GM Jack Zduriencik tries to distance M's status as 'front-runner' for Prince Fielder
Other teams say they don't want to pursue Fielder if it means signing the slugger to deal of six years or longer.
Seattle Times staff reporter
DALLAS — Mariners general manager Jack Zduriencik found himself thrust into the spotlight Tuesday after his Mariners were declared "front-runners" in the race to sign free-agent slugger Prince Fielder.
Unaccustomed to being cast so openly during ongoing talks, Zduriencik quickly distanced himself from the Twitter comments by former general manager Jim Bowden, now a national baseball radio talk show host. Zduriencik said it would be misleading to proclaim anybody a front-runner for a free agent at this stage.
"I don't want to talk about Prince, but I would say the wording of that is misleading," Zduriencik said. "Because you don't know. On any free agent. I have no clue how many clubs are in on any free agent that we're talking to."
Those words appeared to mark the first time Zduriencik has indicated he is actually talking to Fielder's camp, something he has hinted at before without directly saying so. But as the second day of the baseball winter meetings unfolded at the Hilton Anatole hotel, it became clear that a number of teams chasing Fielder seem reluctant to go the six to eight years he is reportedly seeking.
Bowden had spoken with Zduriencik in the hotel lobby earlier in the day. Zduriencik termed the meeting a mere exchange of pleasantries, but Bowden caused an afternoon stir when he tweeted: "Mariners are now front-runners on Fielder with (Milwaukee, the Chicago Cubs and Toronto) all wanting shorter term deals ... stay tuned."

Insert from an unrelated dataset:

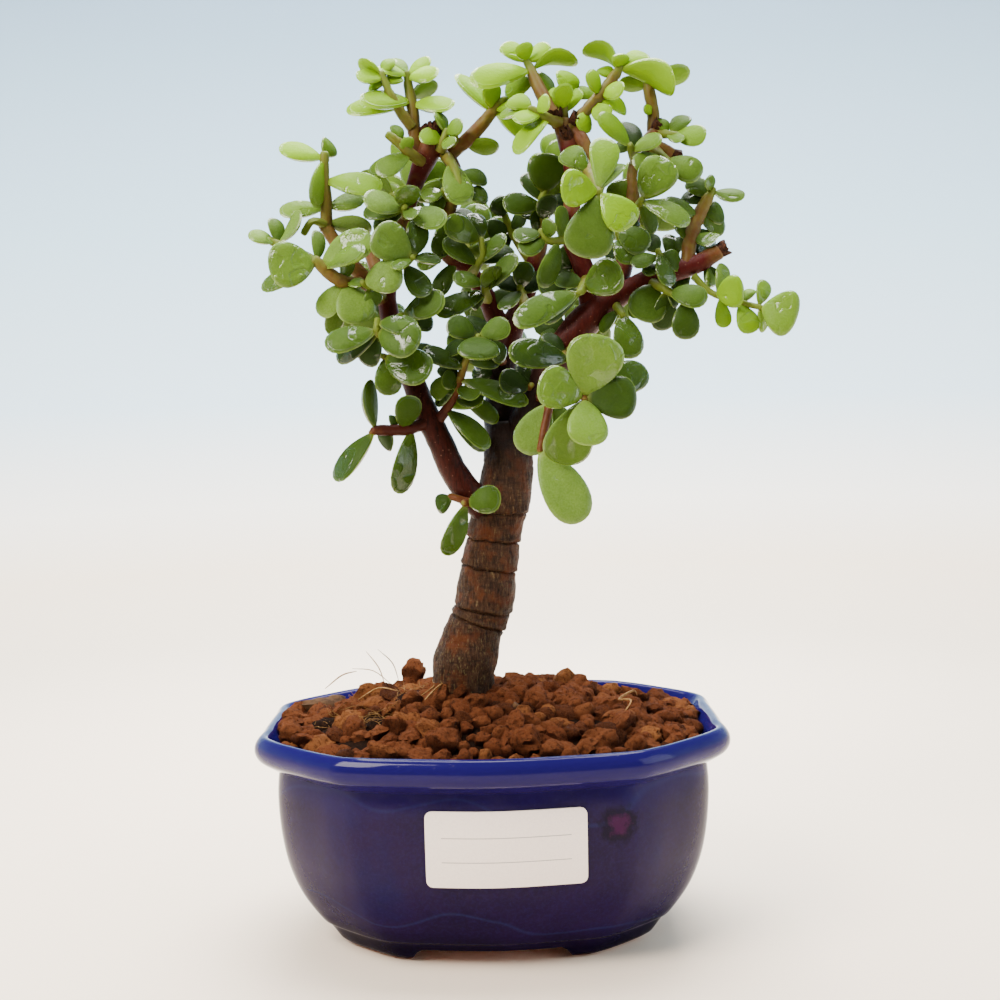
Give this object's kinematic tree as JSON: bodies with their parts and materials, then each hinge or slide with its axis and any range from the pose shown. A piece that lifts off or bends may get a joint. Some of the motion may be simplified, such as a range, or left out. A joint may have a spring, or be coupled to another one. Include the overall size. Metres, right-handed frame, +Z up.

Blue Jays GM Alex Anthopoulos had gone on radio with Bowden before that, saying he was opposed to any deal longer than five years. The Blue Jays have made it known in recent days they will not pursue Fielder if he keeps his demands in the six-year or longer range.
The Cubs had previously been mentioned as suitors for free-agent first baseman Albert Pujols. But they might have targeted Fielder more strongly after the Miami Marlins were reported to have made Pujols a staggering 10-year offer worth more than $200 million.
The Milwaukee Brewers have said they are out of the running for their former star first baseman. Bowden reported on Monday that his former Washington Nationals team would not be bidding on Fielder.
Zduriencik stayed busy throughout the afternoon. He engaged in trade talks and met with the agents for free-agent pitcher Jeff Francis and infielder Carlos Guillen, the fomer Mariner who played with Detroit last season, among others. Fielder's agent, Scott Boras, made a brief appearance at the hotel before vanishing upstairs to private rooms for meetings.
Nothing is expected to happen on Francis, who pitched for Kansas City last season, until after the meetings, with at least two other clubs talking to the pitcher. When asked about his pitching needs, Zduriencik said he'd like to bring in a veteran starter to "come in and work with our young guys."
That would appear to rule out the M's importing a Japanese arm like Yu Darvish, expected to post as a free agent soon. Though Zduriencik did not rule out a Japanese pitcher being able to exude leadership qualities in a different way, he conceded they'd face a learning curve adapting to life in the majors.
Zduriencik said he's yet to make a formal offer to any free agent. And when it comes to such negotiations — whether with Fielder or anyone else — he'd rather be viewed as a front-runner once a deal is done and not before.
"As I've said with all of this stuff, I'd prefer to be low key on any discussion," he said. "My style is not to build up a big fanfare. Sometimes these things get legs of their own. To say anybody is a front-runner, I don't know how that would have come out."